• **Problem to solve**:
Using the listing below, set down each line from the line containing "label_outline(), LABEL_THICK, made)" through the line containing "import math", both ends included, exactly and with nothing added.
[Start]
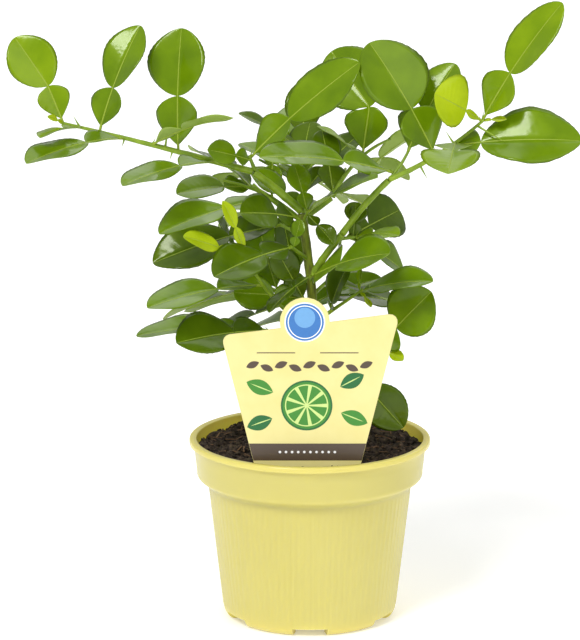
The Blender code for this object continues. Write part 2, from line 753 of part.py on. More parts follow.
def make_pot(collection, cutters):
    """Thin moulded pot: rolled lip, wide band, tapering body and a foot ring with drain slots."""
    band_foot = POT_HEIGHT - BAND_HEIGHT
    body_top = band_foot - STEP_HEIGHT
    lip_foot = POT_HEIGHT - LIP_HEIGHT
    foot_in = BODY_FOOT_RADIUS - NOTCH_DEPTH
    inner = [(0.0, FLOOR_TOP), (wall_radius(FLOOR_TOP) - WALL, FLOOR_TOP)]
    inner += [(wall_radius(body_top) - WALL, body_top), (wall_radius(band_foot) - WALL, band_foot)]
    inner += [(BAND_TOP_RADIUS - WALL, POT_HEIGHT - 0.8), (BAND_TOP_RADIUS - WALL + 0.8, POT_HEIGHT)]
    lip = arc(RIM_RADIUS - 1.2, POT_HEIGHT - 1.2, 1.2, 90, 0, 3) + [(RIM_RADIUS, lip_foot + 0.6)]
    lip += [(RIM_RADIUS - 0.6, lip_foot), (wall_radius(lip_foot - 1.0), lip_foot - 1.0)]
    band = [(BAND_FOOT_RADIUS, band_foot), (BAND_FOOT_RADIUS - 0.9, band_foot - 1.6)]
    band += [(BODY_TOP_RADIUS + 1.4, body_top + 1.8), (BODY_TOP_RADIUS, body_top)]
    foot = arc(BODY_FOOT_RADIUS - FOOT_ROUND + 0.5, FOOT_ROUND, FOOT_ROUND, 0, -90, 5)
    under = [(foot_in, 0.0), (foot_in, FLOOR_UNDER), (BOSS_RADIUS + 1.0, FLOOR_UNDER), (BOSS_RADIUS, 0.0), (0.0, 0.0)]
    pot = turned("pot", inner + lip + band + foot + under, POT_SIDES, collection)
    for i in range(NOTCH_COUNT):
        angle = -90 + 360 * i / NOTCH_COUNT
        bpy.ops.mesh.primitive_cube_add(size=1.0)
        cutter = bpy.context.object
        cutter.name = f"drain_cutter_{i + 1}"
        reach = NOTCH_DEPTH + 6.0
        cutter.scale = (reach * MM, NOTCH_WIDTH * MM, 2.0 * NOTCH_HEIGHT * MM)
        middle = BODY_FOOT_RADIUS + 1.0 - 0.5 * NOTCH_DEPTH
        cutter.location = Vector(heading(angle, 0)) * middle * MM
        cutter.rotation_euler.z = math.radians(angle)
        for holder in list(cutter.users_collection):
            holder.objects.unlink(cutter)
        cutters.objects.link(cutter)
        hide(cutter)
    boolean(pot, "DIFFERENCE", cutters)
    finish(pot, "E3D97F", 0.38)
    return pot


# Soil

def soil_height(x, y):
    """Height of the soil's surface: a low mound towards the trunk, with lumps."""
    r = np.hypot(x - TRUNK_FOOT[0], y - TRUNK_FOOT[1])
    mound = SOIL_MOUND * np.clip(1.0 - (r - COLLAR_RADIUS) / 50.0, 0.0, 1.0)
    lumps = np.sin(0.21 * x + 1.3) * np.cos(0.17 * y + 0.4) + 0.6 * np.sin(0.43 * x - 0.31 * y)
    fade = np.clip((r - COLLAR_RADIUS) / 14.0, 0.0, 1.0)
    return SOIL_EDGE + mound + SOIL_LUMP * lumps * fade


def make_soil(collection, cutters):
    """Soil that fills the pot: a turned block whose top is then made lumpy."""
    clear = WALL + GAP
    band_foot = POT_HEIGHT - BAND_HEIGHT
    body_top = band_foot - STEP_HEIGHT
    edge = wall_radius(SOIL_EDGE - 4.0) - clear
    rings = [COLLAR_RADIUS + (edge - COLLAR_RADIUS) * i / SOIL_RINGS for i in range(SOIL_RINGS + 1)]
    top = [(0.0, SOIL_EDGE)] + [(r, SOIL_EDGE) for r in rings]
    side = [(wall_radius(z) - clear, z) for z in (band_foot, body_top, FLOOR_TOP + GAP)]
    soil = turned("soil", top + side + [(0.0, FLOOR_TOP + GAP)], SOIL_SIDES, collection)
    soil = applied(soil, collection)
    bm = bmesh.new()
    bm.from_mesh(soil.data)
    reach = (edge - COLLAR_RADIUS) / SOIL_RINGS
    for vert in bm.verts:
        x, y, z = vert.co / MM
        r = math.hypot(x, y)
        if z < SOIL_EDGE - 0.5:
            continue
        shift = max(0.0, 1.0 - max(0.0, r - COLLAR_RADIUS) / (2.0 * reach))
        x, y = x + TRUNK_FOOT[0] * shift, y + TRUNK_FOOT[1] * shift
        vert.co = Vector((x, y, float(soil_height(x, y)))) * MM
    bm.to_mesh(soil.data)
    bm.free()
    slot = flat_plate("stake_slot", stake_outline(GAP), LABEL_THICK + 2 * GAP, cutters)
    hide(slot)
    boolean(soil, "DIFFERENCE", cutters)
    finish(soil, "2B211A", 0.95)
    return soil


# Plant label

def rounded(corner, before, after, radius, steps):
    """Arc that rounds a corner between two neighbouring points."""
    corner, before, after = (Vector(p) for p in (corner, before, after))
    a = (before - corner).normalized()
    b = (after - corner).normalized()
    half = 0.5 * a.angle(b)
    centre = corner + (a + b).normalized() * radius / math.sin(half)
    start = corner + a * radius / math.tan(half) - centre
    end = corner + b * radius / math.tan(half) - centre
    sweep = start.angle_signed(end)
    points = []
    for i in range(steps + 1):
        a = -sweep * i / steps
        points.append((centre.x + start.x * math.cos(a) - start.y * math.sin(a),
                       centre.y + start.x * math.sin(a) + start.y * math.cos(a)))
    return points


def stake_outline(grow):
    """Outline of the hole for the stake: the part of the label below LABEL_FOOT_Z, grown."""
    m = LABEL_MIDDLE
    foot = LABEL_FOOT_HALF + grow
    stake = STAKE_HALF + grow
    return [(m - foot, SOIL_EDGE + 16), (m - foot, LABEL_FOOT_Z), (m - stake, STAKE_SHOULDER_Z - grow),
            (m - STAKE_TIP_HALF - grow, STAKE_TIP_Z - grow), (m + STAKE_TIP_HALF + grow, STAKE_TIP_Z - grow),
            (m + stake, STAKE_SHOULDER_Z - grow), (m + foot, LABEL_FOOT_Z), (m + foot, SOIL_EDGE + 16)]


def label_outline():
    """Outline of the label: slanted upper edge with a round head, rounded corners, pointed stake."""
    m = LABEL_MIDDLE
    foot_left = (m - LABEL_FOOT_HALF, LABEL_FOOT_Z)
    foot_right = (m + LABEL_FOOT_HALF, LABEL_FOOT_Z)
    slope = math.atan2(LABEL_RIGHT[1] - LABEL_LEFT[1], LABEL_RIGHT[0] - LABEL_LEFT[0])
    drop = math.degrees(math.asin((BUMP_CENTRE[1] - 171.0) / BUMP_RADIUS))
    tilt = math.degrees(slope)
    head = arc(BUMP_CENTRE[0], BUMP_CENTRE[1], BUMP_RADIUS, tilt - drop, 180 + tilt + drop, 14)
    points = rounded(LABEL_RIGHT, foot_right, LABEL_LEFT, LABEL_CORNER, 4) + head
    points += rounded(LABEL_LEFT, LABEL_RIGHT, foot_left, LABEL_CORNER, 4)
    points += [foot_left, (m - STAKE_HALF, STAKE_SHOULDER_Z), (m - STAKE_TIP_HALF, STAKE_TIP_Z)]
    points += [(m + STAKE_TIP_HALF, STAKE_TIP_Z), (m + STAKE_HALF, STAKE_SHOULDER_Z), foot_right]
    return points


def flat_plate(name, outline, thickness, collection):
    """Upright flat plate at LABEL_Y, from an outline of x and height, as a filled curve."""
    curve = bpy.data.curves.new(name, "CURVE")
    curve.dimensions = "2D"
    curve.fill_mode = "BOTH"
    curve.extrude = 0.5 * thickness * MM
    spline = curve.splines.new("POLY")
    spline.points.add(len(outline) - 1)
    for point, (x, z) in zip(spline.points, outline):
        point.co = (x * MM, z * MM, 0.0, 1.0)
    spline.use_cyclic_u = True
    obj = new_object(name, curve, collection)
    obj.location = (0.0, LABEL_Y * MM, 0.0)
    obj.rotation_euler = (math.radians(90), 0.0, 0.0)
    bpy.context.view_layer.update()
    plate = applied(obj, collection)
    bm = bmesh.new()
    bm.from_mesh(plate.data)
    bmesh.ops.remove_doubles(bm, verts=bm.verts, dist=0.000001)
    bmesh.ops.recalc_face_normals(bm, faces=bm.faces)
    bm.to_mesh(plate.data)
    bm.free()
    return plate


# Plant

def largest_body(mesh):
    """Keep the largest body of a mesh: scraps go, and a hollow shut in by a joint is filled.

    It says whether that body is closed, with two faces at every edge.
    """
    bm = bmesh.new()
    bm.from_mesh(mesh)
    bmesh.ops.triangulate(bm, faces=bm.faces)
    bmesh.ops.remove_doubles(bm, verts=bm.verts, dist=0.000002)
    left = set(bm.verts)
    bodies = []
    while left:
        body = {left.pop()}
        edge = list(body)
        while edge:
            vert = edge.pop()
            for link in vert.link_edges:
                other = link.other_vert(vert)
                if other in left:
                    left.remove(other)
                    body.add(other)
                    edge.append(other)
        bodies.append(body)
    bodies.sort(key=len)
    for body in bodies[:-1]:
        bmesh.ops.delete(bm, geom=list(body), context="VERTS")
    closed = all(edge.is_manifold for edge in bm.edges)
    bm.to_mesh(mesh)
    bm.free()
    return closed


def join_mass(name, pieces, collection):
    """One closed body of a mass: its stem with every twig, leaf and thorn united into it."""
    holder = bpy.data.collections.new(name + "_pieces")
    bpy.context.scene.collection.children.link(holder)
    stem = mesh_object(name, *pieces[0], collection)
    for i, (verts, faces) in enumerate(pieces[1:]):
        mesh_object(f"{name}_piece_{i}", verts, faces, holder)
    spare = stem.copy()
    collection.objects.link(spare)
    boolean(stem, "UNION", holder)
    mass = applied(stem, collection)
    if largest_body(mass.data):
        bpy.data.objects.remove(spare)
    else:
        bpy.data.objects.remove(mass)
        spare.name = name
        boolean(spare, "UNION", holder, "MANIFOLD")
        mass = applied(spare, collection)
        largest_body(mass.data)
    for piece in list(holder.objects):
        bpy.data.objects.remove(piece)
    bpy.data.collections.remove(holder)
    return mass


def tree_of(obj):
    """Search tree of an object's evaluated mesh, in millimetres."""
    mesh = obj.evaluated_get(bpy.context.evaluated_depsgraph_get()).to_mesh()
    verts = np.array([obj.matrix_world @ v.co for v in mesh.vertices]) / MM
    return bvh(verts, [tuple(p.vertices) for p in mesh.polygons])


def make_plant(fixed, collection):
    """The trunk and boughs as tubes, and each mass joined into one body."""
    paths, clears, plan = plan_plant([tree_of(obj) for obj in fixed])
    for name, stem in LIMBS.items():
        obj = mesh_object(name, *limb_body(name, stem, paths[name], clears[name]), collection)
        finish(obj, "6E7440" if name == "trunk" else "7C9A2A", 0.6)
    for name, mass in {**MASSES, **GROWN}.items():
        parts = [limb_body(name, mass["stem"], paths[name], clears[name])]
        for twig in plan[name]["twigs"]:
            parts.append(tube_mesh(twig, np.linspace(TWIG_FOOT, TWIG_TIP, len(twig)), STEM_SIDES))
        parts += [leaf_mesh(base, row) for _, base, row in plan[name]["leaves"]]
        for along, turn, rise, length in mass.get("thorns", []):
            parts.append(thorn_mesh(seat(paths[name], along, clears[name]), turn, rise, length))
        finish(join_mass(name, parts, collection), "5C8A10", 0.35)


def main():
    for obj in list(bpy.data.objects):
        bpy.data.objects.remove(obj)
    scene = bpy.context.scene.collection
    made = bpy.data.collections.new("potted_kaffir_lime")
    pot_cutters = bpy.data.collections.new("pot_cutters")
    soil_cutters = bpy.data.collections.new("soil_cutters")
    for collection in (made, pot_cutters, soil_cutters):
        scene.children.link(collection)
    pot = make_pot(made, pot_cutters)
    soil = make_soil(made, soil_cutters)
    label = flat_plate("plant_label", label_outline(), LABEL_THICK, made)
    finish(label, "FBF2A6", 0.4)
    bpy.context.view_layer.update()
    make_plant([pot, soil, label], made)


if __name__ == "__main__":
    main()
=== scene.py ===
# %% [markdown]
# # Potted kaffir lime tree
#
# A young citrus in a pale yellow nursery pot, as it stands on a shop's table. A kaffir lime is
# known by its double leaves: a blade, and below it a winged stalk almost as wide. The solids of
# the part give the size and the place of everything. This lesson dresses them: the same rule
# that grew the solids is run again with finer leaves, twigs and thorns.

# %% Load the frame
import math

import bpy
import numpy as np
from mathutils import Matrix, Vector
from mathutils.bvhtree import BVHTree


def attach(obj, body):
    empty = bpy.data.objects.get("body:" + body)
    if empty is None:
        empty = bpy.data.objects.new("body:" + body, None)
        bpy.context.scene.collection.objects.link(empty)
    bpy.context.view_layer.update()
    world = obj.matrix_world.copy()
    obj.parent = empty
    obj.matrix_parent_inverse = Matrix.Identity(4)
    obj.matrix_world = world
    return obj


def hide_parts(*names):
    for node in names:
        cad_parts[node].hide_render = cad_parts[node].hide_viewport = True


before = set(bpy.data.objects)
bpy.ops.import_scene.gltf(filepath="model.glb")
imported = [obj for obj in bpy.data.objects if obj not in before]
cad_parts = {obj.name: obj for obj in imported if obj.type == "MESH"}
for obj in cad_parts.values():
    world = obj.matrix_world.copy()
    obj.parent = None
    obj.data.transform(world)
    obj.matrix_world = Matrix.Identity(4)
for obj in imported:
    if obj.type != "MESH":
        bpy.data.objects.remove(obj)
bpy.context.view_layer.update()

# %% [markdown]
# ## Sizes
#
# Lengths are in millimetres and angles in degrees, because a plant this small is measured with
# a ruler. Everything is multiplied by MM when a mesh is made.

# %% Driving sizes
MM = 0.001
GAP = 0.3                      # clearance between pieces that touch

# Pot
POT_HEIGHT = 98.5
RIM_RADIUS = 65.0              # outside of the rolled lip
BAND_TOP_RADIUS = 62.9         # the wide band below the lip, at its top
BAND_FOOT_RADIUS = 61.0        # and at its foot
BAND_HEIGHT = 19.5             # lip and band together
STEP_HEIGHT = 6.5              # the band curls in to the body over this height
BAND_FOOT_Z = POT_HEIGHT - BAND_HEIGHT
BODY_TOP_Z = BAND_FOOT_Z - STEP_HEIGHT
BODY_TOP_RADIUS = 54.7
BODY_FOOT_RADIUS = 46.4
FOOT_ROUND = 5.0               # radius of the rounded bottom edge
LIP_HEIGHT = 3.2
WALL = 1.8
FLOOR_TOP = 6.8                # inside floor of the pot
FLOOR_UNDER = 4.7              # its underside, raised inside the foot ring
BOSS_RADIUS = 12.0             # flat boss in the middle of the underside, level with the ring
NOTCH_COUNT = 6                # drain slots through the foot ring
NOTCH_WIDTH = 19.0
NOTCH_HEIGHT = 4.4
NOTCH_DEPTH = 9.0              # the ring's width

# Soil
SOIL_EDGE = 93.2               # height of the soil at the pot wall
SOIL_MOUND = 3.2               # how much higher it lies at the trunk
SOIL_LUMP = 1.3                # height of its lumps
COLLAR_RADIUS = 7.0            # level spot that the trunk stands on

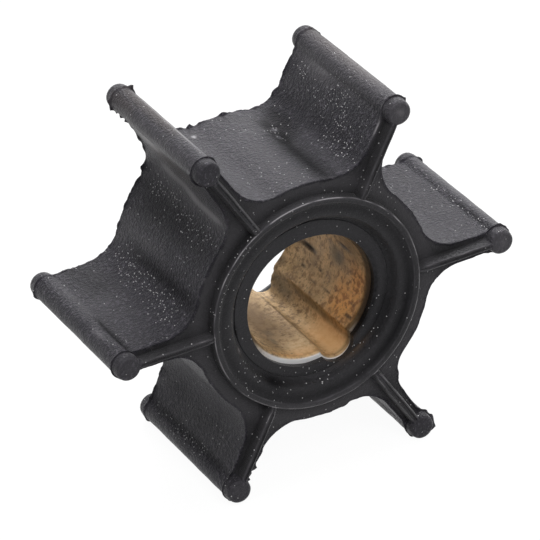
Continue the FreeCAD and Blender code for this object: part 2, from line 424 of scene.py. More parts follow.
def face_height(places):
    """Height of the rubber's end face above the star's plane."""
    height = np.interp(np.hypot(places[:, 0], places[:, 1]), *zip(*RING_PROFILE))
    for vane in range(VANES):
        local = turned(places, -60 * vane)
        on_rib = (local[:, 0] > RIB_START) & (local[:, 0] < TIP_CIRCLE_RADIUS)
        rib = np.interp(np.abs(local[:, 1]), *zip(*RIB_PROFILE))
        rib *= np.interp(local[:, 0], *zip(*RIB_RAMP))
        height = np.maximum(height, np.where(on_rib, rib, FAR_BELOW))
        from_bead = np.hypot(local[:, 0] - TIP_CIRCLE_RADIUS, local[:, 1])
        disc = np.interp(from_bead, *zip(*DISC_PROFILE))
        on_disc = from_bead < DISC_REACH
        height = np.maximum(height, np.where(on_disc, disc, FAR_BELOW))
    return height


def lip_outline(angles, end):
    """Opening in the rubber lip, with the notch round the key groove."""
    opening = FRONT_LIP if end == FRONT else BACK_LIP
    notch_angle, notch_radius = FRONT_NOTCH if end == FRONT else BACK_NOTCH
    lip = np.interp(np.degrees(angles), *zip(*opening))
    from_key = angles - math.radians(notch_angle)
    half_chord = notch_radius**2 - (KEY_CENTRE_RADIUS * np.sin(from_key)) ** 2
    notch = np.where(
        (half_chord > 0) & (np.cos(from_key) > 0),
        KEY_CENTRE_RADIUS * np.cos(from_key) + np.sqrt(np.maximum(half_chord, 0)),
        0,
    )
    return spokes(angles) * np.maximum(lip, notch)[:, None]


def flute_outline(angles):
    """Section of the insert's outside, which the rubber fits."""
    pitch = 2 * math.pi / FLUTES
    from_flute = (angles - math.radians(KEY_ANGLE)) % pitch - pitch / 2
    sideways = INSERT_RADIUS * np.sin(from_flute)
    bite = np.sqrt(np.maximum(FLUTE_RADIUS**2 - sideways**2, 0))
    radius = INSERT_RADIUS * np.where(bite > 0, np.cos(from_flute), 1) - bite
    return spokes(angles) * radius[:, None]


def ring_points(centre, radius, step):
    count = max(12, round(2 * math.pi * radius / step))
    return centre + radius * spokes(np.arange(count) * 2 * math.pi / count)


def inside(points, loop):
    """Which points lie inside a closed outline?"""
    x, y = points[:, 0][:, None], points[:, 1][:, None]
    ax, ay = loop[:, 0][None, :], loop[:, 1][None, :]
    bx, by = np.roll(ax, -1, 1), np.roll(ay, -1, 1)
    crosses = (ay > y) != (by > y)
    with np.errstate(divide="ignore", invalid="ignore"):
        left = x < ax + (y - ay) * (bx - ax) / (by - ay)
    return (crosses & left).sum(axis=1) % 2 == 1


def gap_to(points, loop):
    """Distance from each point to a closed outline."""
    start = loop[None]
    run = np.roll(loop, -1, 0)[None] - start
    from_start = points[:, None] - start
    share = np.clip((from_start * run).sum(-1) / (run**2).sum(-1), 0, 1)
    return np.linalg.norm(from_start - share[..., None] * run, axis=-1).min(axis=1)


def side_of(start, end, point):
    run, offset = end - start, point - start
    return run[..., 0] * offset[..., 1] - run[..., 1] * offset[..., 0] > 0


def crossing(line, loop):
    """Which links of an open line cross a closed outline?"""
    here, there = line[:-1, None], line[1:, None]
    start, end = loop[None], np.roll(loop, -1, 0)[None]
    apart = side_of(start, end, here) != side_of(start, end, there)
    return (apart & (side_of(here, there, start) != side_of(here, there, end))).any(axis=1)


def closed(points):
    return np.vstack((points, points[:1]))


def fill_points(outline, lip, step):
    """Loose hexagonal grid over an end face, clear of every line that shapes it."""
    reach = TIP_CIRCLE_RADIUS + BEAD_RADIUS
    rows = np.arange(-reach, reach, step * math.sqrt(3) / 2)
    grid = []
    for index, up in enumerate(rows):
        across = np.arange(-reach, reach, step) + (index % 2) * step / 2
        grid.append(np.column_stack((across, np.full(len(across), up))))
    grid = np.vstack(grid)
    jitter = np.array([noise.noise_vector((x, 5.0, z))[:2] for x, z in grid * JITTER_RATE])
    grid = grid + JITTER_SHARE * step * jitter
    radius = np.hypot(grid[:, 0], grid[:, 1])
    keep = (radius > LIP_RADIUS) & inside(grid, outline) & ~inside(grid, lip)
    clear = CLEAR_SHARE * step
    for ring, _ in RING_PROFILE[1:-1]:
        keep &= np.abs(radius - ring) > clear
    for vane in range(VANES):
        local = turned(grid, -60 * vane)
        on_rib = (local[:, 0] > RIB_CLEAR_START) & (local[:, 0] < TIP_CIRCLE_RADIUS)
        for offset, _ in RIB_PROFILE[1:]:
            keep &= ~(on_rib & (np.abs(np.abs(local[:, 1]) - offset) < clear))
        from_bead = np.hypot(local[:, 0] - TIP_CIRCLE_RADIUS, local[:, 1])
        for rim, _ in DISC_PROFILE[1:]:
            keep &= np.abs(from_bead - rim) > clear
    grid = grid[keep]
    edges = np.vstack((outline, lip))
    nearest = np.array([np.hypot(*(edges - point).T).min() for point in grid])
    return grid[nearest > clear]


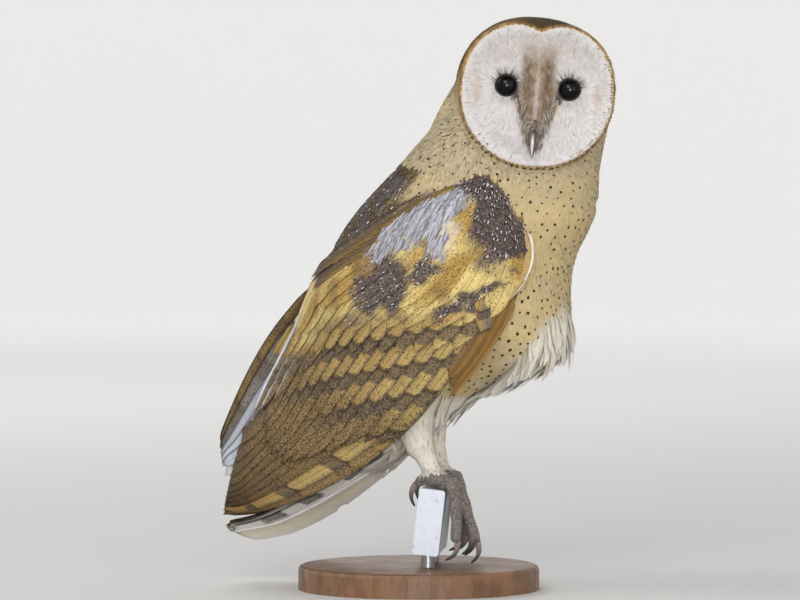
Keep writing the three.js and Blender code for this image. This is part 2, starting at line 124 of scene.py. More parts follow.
[End]
• **Task result**:
    label = flat_plate("plant_label", label_outline(), LABEL_THICK, made)
    finish(label, "FBF2A6", 0.4)
    bpy.context.view_layer.update()
    make_plant([pot, soil, label], made)


if __name__ == "__main__":
    main()
=== scene.py ===
# %% [markdown]
# # Potted kaffir lime tree
#
# A young citrus in a pale yellow nursery pot, as it stands on a shop's table. A kaffir lime is
# known by its double leaves: a blade, and below it a winged stalk almost as wide. The solids of
# the part give the size and the place of everything. This lesson dresses them: the same rule
# that grew the solids is run again with finer leaves, twigs and thorns.

# %% Load the frame
import math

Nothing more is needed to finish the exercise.